## Written exercise
Return, word for word, the lines from the line holding "import_model()" through the line holding "node: CAD node name.". Include both end lines and no others.

## Provided information

+++

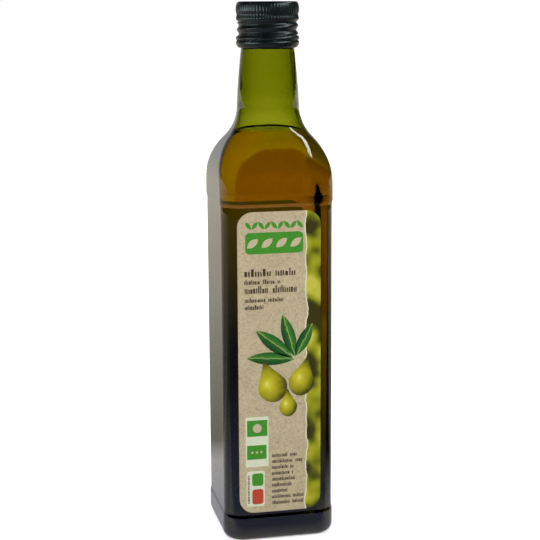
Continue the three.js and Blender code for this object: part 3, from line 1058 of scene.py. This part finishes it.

+++

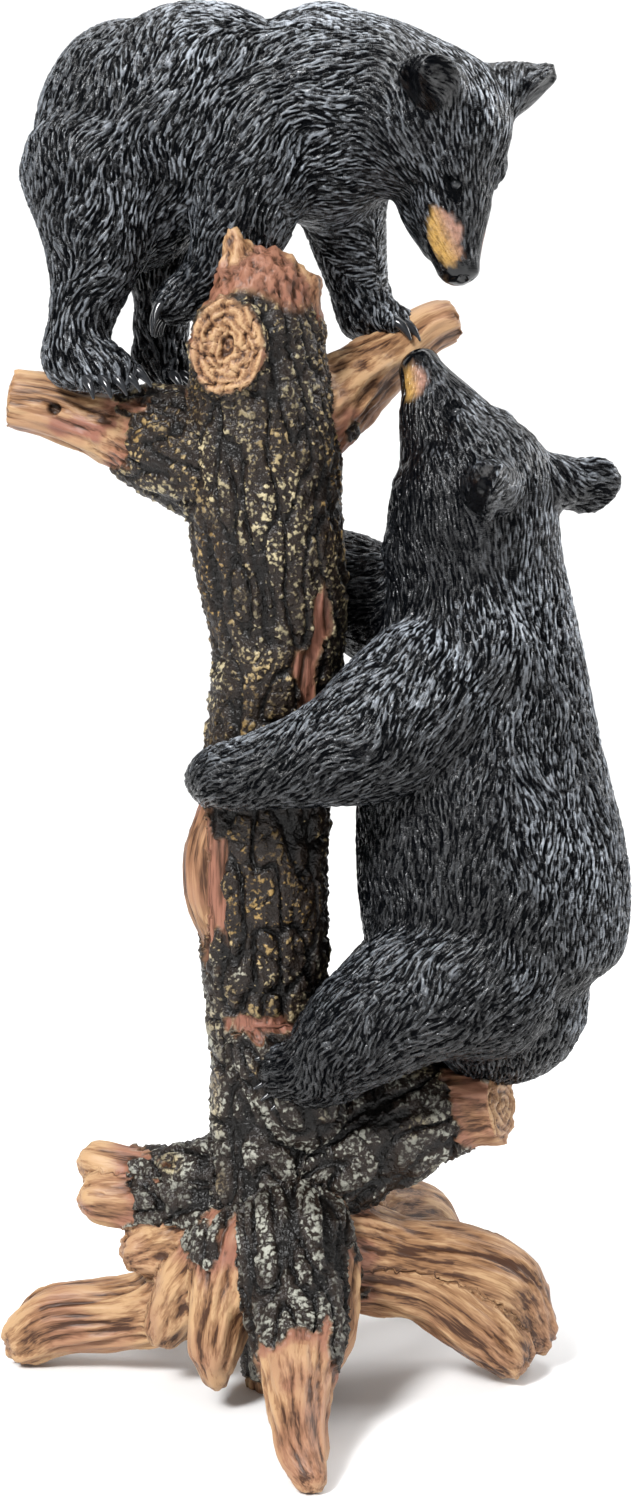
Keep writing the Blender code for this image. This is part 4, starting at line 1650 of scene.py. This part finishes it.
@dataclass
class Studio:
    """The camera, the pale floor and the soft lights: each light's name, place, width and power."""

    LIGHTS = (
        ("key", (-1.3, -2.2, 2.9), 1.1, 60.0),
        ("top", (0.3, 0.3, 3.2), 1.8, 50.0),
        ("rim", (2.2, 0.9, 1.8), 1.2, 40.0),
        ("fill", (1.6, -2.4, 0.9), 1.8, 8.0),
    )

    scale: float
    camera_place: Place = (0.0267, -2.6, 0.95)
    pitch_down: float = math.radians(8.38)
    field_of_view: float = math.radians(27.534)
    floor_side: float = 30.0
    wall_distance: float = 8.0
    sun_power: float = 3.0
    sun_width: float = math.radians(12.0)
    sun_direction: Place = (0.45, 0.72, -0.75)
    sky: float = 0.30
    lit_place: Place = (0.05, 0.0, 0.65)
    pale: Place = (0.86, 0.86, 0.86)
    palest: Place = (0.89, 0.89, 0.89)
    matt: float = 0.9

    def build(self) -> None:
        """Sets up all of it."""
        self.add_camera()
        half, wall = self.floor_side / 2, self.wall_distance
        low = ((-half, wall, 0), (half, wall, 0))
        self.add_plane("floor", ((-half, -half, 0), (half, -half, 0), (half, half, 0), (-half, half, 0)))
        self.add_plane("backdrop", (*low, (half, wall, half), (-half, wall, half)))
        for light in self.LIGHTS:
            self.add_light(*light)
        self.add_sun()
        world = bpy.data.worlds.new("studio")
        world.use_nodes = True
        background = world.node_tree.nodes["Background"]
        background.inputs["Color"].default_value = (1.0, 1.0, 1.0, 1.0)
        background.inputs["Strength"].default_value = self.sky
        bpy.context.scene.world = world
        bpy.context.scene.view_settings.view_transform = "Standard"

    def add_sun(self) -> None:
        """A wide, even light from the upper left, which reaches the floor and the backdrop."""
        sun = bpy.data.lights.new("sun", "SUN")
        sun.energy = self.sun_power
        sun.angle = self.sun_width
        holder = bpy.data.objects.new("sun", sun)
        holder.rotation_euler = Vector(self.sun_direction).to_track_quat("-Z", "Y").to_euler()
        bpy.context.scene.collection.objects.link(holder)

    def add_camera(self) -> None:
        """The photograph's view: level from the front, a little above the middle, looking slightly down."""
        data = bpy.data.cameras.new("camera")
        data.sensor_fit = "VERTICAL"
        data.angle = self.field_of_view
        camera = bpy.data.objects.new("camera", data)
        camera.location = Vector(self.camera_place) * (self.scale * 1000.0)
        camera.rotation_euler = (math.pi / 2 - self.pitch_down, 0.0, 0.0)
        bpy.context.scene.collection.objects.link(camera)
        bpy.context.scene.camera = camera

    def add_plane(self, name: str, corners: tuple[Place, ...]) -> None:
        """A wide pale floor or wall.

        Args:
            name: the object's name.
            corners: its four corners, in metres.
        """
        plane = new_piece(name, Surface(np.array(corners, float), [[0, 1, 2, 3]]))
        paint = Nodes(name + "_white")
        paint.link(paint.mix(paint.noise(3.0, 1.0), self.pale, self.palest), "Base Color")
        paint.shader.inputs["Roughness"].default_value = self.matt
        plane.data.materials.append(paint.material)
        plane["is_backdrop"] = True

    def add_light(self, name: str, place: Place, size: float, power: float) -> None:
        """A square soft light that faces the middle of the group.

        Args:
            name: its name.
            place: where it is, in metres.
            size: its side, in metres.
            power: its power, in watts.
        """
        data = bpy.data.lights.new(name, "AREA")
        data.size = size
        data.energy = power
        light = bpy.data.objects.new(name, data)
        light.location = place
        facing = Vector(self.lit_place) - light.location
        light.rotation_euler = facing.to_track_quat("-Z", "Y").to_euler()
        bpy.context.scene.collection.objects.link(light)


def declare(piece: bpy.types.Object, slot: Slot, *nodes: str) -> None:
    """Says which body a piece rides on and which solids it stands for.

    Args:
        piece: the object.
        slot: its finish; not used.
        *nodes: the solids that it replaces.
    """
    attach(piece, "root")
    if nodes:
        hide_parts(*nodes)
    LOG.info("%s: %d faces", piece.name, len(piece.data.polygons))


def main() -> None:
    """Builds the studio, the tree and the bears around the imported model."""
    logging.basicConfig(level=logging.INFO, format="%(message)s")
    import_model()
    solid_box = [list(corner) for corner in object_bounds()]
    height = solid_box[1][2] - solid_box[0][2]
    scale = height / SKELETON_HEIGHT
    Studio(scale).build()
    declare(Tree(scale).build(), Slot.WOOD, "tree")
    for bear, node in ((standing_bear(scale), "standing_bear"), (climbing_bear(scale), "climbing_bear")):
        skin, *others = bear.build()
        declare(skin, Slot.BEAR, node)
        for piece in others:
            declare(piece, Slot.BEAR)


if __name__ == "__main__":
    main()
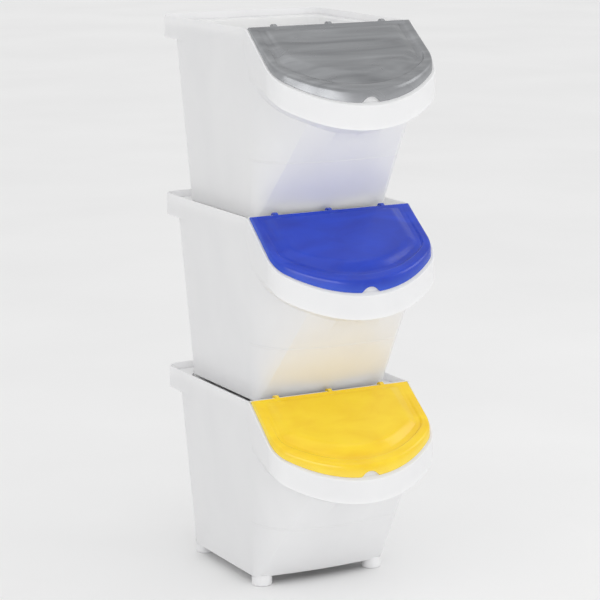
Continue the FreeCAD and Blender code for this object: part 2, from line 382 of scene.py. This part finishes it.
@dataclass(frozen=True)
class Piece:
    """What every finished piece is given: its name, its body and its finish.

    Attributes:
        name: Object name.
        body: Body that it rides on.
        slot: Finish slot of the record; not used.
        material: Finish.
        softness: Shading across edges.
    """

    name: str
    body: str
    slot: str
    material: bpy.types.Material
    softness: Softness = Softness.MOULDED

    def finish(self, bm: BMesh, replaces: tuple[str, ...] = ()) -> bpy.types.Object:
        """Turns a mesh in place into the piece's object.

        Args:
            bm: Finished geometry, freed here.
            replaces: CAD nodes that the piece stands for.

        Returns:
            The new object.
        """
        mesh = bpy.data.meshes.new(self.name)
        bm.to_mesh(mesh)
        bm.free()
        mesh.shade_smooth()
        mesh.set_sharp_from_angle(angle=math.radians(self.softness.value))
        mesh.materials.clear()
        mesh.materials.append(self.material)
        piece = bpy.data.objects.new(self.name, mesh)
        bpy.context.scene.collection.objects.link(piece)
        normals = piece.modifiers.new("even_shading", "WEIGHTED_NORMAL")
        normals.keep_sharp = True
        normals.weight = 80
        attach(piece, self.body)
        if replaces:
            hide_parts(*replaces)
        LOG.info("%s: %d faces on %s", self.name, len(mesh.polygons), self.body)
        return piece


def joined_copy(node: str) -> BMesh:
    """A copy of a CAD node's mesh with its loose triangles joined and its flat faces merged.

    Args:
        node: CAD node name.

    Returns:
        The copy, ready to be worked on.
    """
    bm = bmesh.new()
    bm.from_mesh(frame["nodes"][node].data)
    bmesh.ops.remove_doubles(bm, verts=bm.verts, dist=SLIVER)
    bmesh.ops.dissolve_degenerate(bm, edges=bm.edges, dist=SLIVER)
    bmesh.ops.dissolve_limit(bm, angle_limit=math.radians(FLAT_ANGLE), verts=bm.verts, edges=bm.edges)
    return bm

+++

## Response to the exercise
    import_model()
    solid_box = [list(corner) for corner in object_bounds()]
    height = solid_box[1][2] - solid_box[0][2]
    scale = height / SKELETON_HEIGHT
    Studio(scale).build()
    declare(Tree(scale).build(), Slot.WOOD, "tree")
    for bear, node in ((standing_bear(scale), "standing_bear"), (climbing_bear(scale), "climbing_bear")):
        skin, *others = bear.build()
        declare(skin, Slot.BEAR, node)
        for piece in others:
            declare(piece, Slot.BEAR)


if __name__ == "__main__":
    main()
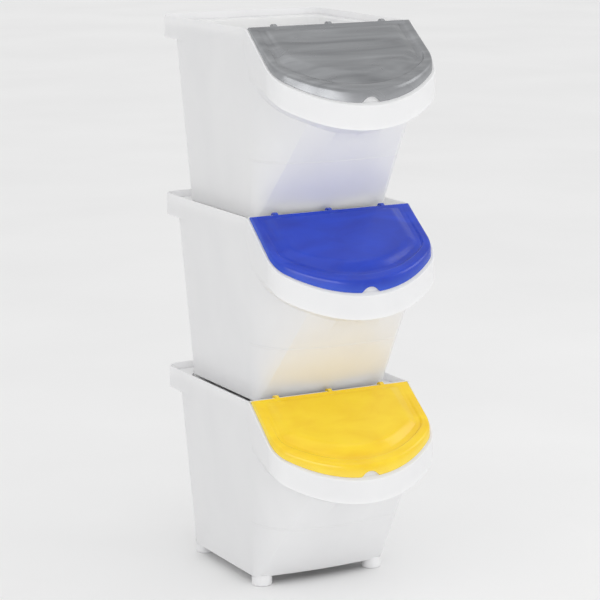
Continue the FreeCAD and Blender code for this object: part 2, from line 382 of scene.py. This part finishes it.
@dataclass(frozen=True)
class Piece:
    """What every finished piece is given: its name, its body and its finish.

    Attributes:
        name: Object name.
        body: Body that it rides on.
        slot: Finish slot of the record; not used.
        material: Finish.
        softness: Shading across edges.
    """

    name: str
    body: str
    slot: str
    material: bpy.types.Material
    softness: Softness = Softness.MOULDED

    def finish(self, bm: BMesh, replaces: tuple[str, ...] = ()) -> bpy.types.Object:
        """Turns a mesh in place into the piece's object.

        Args:
            bm: Finished geometry, freed here.
            replaces: CAD nodes that the piece stands for.

        Returns:
            The new object.
        """
        mesh = bpy.data.meshes.new(self.name)
        bm.to_mesh(mesh)
        bm.free()
        mesh.shade_smooth()
        mesh.set_sharp_from_angle(angle=math.radians(self.softness.value))
        mesh.materials.clear()
        mesh.materials.append(self.material)
        piece = bpy.data.objects.new(self.name, mesh)
        bpy.context.scene.collection.objects.link(piece)
        normals = piece.modifiers.new("even_shading", "WEIGHTED_NORMAL")
        normals.keep_sharp = True
        normals.weight = 80
        attach(piece, self.body)
        if replaces:
            hide_parts(*replaces)
        LOG.info("%s: %d faces on %s", self.name, len(mesh.polygons), self.body)
        return piece


def joined_copy(node: str) -> BMesh:
    """A copy of a CAD node's mesh with its loose triangles joined and its flat faces merged.

    Args:
        node: CAD node name.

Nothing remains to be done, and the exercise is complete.